### Stated goal
Reproduce exactly the section that begins at the line containing "are -1 or 1." and ends at the line containing "bpy.context.scene.collection.objects.link(empty)", both lines included; omit all other lines.

### Information supplied

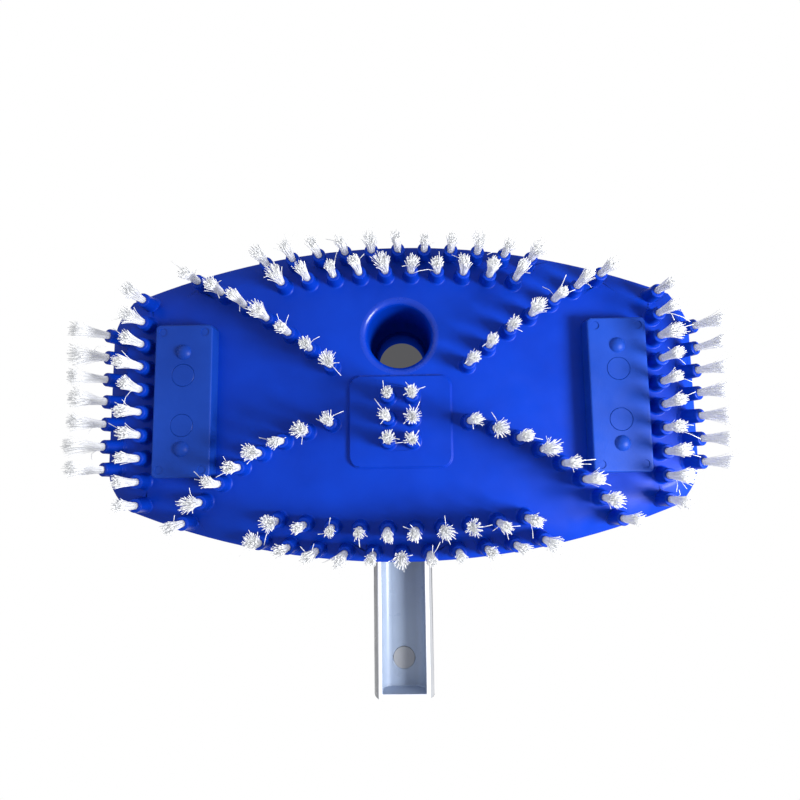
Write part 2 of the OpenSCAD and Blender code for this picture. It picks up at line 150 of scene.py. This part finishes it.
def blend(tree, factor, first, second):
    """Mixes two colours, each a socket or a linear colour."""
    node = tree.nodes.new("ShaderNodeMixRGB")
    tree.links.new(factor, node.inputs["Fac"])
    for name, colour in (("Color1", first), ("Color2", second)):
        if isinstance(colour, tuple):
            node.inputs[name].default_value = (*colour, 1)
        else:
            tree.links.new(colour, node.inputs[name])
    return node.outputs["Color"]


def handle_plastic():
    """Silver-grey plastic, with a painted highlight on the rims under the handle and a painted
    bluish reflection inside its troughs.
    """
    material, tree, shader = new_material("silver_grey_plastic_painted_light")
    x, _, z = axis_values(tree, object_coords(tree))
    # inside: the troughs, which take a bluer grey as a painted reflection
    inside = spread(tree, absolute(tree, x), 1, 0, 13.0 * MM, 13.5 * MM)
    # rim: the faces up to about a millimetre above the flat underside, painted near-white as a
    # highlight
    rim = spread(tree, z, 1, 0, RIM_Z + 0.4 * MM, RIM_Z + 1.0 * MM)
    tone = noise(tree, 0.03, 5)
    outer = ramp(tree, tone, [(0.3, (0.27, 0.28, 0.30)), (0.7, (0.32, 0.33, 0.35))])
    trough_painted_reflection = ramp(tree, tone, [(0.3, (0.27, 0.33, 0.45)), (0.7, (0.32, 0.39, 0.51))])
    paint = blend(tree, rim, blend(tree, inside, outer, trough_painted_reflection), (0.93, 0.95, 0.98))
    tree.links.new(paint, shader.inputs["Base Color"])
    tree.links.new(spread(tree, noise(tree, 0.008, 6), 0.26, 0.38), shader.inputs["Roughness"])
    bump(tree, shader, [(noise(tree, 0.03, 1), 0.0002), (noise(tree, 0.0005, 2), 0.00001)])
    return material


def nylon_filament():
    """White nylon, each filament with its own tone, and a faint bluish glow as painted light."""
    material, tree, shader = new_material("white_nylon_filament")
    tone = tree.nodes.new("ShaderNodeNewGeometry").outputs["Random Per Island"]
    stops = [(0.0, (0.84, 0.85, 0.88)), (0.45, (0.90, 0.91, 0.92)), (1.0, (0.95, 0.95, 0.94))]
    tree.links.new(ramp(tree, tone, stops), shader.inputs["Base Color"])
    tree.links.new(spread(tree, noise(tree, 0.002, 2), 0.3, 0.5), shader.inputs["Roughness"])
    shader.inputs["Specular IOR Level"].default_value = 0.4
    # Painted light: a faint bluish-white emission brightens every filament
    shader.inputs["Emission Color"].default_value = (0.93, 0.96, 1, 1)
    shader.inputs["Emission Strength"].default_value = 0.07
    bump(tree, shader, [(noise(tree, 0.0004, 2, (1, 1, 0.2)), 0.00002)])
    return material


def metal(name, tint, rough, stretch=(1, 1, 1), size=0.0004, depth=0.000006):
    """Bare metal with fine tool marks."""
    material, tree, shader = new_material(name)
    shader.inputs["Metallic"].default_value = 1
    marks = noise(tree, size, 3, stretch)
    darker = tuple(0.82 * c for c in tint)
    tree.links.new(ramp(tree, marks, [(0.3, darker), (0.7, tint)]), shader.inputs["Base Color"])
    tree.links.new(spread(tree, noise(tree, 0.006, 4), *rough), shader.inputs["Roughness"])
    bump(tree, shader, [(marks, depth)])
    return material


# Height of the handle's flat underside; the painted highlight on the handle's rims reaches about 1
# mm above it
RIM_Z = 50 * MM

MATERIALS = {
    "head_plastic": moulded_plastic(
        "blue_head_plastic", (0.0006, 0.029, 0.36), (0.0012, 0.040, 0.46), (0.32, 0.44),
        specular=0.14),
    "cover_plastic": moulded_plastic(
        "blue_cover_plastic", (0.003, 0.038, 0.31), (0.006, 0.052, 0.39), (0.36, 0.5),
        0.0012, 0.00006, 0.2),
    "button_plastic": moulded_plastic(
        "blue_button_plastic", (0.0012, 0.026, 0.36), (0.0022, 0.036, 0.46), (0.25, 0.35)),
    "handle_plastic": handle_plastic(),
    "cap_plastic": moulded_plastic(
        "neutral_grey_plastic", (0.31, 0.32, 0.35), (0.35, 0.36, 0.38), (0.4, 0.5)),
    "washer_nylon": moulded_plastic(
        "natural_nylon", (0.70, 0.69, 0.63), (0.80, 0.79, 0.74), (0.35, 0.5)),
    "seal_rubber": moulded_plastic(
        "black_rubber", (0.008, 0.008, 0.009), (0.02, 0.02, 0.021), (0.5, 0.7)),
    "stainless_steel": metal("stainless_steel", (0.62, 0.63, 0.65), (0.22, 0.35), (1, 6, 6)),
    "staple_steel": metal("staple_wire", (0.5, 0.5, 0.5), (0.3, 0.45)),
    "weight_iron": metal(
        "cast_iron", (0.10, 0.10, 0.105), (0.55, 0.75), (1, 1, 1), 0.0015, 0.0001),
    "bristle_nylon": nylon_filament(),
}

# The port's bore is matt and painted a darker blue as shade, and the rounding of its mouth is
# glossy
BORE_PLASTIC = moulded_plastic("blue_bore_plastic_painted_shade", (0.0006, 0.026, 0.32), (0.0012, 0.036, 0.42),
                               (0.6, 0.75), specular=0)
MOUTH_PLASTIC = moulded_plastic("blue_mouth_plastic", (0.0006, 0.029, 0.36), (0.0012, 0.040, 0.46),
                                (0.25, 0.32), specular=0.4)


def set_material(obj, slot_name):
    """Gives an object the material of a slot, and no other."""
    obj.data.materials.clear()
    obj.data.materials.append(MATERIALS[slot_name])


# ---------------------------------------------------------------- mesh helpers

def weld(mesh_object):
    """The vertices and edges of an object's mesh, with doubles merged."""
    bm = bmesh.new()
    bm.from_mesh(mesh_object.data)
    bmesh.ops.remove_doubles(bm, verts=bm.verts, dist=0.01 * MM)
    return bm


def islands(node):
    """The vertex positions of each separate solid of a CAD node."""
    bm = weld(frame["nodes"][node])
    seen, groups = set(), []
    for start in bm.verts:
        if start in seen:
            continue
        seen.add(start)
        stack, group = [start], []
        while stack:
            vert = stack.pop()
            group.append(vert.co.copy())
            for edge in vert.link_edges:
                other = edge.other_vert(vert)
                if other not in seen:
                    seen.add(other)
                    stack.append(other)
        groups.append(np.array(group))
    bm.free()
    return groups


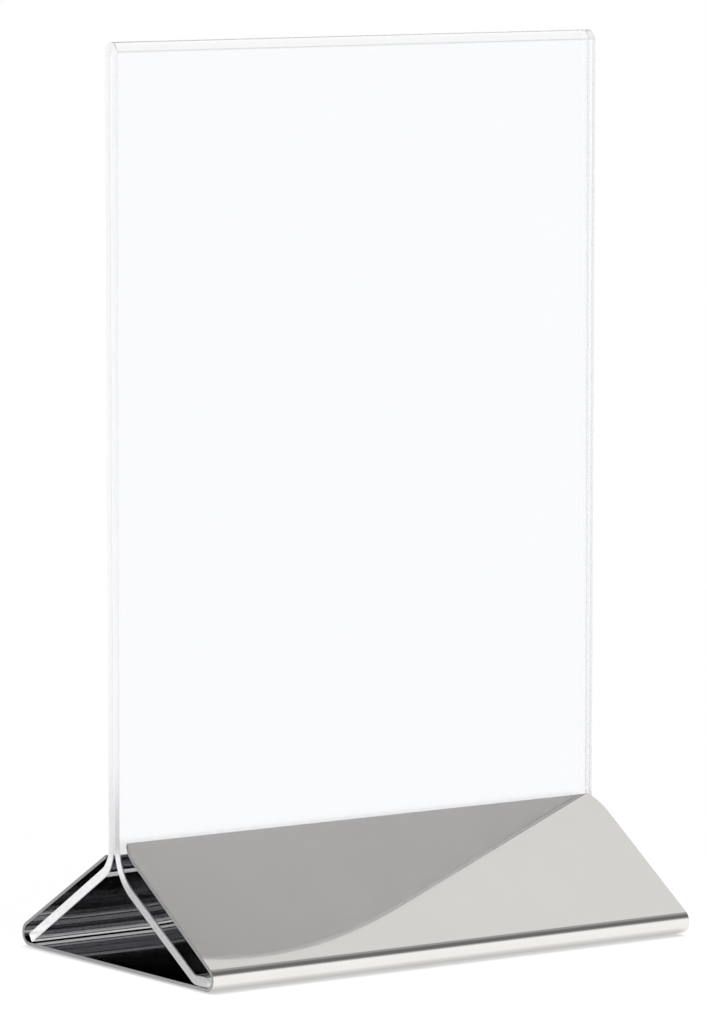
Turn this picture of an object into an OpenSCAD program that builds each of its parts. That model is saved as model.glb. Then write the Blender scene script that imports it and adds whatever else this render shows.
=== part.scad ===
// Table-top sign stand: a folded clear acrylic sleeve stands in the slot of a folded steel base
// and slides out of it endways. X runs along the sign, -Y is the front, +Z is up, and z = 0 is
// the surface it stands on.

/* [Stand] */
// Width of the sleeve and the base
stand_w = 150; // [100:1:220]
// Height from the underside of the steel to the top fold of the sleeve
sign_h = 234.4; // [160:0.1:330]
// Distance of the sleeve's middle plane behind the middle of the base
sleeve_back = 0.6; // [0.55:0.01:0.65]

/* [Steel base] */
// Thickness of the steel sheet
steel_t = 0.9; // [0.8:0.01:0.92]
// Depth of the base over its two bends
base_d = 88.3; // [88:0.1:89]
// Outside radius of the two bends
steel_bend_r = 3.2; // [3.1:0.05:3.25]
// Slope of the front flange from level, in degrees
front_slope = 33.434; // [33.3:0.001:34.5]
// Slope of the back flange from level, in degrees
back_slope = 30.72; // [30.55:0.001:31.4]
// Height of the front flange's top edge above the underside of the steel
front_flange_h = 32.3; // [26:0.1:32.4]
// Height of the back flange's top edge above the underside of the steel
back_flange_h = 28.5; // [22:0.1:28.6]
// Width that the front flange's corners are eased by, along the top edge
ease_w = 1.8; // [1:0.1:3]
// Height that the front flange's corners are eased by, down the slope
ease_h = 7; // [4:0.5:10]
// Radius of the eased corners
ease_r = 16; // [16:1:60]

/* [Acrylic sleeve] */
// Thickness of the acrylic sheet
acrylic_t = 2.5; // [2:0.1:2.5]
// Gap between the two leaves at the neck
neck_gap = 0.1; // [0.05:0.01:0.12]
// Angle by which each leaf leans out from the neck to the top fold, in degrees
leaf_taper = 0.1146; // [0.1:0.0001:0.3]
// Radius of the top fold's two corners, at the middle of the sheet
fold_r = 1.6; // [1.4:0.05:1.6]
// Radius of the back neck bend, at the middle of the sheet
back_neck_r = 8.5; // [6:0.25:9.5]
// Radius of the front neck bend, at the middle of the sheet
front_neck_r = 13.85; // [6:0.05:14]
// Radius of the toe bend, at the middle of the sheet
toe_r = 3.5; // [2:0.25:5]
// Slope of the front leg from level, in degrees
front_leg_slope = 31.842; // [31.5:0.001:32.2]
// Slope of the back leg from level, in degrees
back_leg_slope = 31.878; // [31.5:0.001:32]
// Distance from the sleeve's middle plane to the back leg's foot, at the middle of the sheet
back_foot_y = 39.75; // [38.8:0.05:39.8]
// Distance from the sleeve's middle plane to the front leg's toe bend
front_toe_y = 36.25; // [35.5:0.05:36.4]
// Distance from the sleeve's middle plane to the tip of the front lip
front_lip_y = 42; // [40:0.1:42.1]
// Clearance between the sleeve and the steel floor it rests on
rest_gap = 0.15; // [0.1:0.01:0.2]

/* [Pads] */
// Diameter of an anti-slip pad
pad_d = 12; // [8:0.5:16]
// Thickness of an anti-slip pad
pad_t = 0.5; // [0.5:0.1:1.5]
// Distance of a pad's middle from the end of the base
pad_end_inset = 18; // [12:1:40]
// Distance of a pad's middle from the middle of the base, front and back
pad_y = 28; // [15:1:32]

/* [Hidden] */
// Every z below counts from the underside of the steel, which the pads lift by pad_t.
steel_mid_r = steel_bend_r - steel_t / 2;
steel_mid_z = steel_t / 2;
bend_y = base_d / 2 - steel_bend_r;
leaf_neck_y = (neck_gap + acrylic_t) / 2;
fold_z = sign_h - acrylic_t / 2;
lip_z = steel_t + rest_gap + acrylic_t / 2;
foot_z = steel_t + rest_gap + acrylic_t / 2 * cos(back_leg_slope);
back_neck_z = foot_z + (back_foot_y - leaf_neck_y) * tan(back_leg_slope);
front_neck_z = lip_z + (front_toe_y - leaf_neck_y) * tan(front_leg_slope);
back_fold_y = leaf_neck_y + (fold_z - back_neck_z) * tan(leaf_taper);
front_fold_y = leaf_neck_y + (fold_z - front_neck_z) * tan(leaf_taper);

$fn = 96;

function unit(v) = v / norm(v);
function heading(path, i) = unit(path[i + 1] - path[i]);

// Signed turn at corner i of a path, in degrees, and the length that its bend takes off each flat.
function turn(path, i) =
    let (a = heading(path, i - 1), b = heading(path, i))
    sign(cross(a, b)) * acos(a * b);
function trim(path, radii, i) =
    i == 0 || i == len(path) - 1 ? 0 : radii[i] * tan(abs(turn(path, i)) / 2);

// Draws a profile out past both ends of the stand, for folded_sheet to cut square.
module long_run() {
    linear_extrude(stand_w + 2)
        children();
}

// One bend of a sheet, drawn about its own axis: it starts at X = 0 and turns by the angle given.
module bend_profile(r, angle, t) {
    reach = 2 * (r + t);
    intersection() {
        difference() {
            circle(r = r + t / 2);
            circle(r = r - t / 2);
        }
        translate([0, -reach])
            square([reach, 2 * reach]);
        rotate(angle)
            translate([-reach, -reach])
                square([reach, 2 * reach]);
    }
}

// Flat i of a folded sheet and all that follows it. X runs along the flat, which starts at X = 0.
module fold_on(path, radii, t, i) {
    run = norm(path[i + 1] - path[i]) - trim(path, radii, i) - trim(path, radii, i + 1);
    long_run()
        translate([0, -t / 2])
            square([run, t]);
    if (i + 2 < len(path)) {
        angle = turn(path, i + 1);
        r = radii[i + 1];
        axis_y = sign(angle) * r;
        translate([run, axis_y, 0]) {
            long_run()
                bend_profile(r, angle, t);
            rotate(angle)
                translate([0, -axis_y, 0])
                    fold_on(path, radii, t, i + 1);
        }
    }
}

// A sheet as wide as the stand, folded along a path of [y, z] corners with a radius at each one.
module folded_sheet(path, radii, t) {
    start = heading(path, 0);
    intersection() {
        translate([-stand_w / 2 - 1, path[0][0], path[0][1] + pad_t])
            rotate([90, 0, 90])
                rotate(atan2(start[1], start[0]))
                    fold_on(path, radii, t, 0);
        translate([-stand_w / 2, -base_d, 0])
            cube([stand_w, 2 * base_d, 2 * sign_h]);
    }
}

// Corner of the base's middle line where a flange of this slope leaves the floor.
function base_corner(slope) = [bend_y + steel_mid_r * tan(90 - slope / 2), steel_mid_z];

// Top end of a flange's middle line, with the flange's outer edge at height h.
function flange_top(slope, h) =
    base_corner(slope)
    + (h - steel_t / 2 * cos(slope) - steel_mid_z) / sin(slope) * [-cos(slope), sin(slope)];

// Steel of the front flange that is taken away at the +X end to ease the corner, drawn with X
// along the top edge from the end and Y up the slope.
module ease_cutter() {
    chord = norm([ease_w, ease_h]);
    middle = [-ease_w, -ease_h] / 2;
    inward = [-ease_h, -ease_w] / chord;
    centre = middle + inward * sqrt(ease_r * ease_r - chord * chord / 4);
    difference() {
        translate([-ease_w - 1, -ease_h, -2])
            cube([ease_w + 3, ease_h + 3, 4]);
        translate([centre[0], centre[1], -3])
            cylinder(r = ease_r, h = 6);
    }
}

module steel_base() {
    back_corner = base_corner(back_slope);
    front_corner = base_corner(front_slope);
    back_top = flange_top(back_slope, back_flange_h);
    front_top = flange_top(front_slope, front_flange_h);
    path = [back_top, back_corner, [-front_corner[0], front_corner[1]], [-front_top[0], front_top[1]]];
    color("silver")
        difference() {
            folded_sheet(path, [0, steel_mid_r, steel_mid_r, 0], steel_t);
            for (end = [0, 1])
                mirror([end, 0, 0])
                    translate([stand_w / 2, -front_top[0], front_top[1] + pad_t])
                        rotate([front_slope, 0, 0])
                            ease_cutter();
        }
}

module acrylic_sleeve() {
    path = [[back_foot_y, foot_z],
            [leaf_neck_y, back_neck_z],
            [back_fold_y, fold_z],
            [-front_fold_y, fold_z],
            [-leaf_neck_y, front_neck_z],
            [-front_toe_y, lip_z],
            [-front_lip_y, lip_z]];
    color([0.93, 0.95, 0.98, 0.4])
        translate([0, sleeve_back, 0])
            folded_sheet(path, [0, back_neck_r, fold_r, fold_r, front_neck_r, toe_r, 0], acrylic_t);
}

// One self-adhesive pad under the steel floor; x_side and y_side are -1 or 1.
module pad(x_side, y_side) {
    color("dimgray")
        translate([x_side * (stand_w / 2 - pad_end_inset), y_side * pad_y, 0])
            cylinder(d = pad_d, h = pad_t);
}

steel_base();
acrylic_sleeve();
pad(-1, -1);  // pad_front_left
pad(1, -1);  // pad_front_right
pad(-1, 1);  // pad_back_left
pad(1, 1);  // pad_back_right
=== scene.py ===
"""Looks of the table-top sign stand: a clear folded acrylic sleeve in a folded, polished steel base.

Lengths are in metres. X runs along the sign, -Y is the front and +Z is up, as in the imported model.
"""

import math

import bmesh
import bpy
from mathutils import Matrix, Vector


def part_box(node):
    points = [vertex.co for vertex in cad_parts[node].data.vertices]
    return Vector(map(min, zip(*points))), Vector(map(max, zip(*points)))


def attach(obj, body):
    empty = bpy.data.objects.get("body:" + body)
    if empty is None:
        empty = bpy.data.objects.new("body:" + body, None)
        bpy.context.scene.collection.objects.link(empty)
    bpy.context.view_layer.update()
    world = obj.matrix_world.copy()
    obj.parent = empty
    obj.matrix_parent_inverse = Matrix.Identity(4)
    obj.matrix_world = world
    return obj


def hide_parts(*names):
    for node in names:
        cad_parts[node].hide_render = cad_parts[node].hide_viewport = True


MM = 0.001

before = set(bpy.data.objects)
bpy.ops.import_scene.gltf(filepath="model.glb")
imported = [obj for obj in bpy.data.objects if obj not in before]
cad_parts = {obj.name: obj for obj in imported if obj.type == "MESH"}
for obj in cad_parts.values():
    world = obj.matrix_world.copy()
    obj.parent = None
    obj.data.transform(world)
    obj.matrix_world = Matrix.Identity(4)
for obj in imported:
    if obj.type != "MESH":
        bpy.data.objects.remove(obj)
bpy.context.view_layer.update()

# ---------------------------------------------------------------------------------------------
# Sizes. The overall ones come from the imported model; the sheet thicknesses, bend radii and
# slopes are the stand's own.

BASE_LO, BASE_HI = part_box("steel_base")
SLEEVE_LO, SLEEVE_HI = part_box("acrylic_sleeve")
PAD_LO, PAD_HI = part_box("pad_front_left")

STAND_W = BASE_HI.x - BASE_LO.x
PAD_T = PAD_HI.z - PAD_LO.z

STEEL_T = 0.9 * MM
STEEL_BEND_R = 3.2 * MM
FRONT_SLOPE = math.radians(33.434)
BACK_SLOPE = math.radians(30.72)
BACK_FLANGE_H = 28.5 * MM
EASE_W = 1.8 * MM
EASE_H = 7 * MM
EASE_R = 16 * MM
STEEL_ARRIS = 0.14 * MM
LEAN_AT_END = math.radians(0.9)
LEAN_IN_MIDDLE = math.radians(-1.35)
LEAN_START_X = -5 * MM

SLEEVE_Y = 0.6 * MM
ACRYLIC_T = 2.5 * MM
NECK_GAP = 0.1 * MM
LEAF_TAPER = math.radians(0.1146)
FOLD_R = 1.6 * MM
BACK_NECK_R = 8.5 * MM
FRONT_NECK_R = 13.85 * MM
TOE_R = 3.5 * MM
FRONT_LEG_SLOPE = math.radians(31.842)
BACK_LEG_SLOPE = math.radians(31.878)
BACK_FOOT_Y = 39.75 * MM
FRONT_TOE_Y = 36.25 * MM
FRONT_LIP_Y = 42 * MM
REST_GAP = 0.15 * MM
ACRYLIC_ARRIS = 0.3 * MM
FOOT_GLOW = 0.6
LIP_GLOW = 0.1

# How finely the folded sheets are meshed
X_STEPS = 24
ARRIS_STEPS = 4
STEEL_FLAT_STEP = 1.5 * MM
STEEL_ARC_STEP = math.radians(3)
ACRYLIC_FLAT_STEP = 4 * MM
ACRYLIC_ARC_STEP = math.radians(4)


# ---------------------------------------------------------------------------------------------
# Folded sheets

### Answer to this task
// One self-adhesive pad under the steel floor; x_side and y_side are -1 or 1.
module pad(x_side, y_side) {
    color("dimgray")
        translate([x_side * (stand_w / 2 - pad_end_inset), y_side * pad_y, 0])
            cylinder(d = pad_d, h = pad_t);
}

steel_base();
acrylic_sleeve();
pad(-1, -1);  // pad_front_left
pad(1, -1);  // pad_front_right
pad(-1, 1);  // pad_back_left
pad(1, 1);  // pad_back_right
=== scene.py ===
"""Looks of the table-top sign stand: a clear folded acrylic sleeve in a folded, polished steel base.

Lengths are in metres. X runs along the sign, -Y is the front and +Z is up, as in the imported model.
"""

import math

import bmesh
import bpy
from mathutils import Matrix, Vector


def part_box(node):
    points = [vertex.co for vertex in cad_parts[node].data.vertices]
    return Vector(map(min, zip(*points))), Vector(map(max, zip(*points)))


def attach(obj, body):
    empty = bpy.data.objects.get("body:" + body)
    if empty is None:
        empty = bpy.data.objects.new("body:" + body, None)
        bpy.context.scene.collection.objects.link(empty)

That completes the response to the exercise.